======== Dataset content
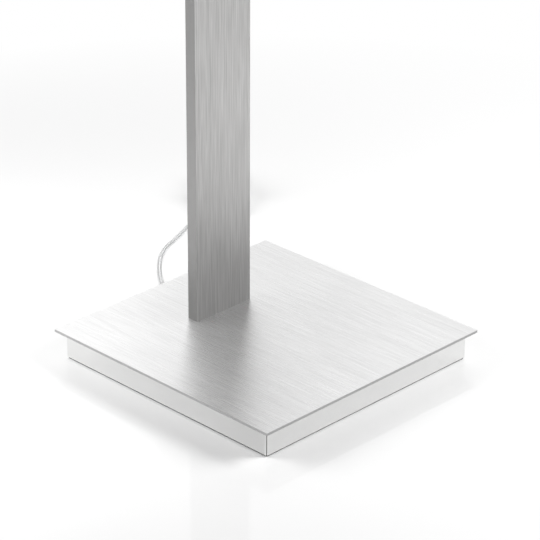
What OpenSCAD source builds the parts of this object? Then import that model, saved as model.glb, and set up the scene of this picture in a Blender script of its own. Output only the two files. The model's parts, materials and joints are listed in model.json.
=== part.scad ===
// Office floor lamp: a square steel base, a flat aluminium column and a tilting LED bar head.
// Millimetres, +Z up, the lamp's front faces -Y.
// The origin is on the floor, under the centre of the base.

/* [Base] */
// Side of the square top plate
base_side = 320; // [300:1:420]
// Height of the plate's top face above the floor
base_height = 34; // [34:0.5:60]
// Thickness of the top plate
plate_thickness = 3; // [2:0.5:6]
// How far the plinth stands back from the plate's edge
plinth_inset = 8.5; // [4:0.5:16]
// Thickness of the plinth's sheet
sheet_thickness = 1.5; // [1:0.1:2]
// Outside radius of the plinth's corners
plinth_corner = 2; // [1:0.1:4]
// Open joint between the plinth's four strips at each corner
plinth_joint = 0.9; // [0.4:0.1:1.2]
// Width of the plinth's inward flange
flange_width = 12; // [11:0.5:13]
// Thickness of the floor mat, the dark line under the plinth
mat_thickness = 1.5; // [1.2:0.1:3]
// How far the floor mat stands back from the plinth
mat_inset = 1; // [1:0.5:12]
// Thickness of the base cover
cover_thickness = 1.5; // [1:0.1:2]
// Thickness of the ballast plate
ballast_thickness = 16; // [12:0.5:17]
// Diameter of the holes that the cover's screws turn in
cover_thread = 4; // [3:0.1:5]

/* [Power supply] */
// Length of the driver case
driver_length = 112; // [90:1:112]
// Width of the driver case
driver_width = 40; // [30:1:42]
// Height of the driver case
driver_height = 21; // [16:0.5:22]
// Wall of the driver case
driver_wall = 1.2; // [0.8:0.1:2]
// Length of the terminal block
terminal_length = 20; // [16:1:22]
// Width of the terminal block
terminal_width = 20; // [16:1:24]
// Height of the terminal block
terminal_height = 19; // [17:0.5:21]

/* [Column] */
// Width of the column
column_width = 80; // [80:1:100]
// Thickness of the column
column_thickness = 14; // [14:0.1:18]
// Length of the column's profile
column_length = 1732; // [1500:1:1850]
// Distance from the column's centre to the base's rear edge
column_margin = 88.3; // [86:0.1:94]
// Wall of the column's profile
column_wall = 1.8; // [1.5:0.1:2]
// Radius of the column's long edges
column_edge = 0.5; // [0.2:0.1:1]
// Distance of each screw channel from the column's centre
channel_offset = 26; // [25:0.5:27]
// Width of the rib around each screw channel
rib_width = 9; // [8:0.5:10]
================
> Problem to work on
Extract exactly the leading lines of the data, stopping at and including the line with "terminal_height = 19; // [17:0.5:21]".

> Written solution
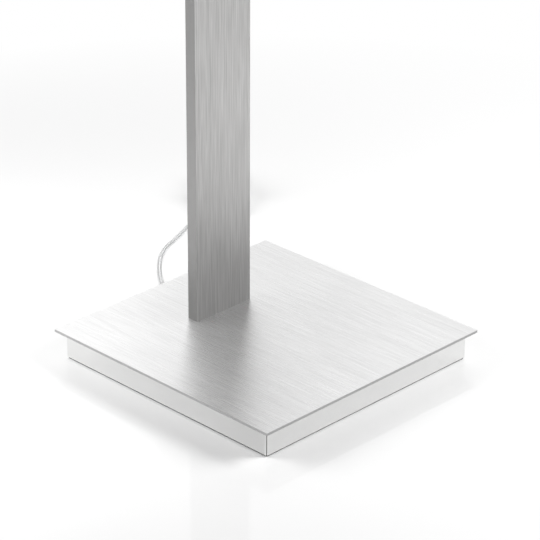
What OpenSCAD source builds the parts of this object? Then import that model, saved as model.glb, and set up the scene of this picture in a Blender script of its own. Output only the two files. The model's parts, materials and joints are listed in model.json.
=== part.scad ===
// Office floor lamp: a square steel base, a flat aluminium column and a tilting LED bar head.
// Millimetres, +Z up, the lamp's front faces -Y.
// The origin is on the floor, under the centre of the base.

/* [Base] */
// Side of the square top plate
base_side = 320; // [300:1:420]
// Height of the plate's top face above the floor
base_height = 34; // [34:0.5:60]
// Thickness of the top plate
plate_thickness = 3; // [2:0.5:6]
// How far the plinth stands back from the plate's edge
plinth_inset = 8.5; // [4:0.5:16]
// Thickness of the plinth's sheet
sheet_thickness = 1.5; // [1:0.1:2]
// Outside radius of the plinth's corners
plinth_corner = 2; // [1:0.1:4]
// Open joint between the plinth's four strips at each corner
plinth_joint = 0.9; // [0.4:0.1:1.2]
// Width of the plinth's inward flange
flange_width = 12; // [11:0.5:13]
// Thickness of the floor mat, the dark line under the plinth
mat_thickness = 1.5; // [1.2:0.1:3]
// How far the floor mat stands back from the plinth
mat_inset = 1; // [1:0.5:12]
// Thickness of the base cover
cover_thickness = 1.5; // [1:0.1:2]
// Thickness of the ballast plate
ballast_thickness = 16; // [12:0.5:17]
// Diameter of the holes that the cover's screws turn in
cover_thread = 4; // [3:0.1:5]

/* [Power supply] */
// Length of the driver case
driver_length = 112; // [90:1:112]
// Width of the driver case
driver_width = 40; // [30:1:42]
// Height of the driver case
driver_height = 21; // [16:0.5:22]
// Wall of the driver case
driver_wall = 1.2; // [0.8:0.1:2]
// Length of the terminal block
terminal_length = 20; // [16:1:22]
// Width of the terminal block
terminal_width = 20; // [16:1:24]
// Height of the terminal block
terminal_height = 19; // [17:0.5:21]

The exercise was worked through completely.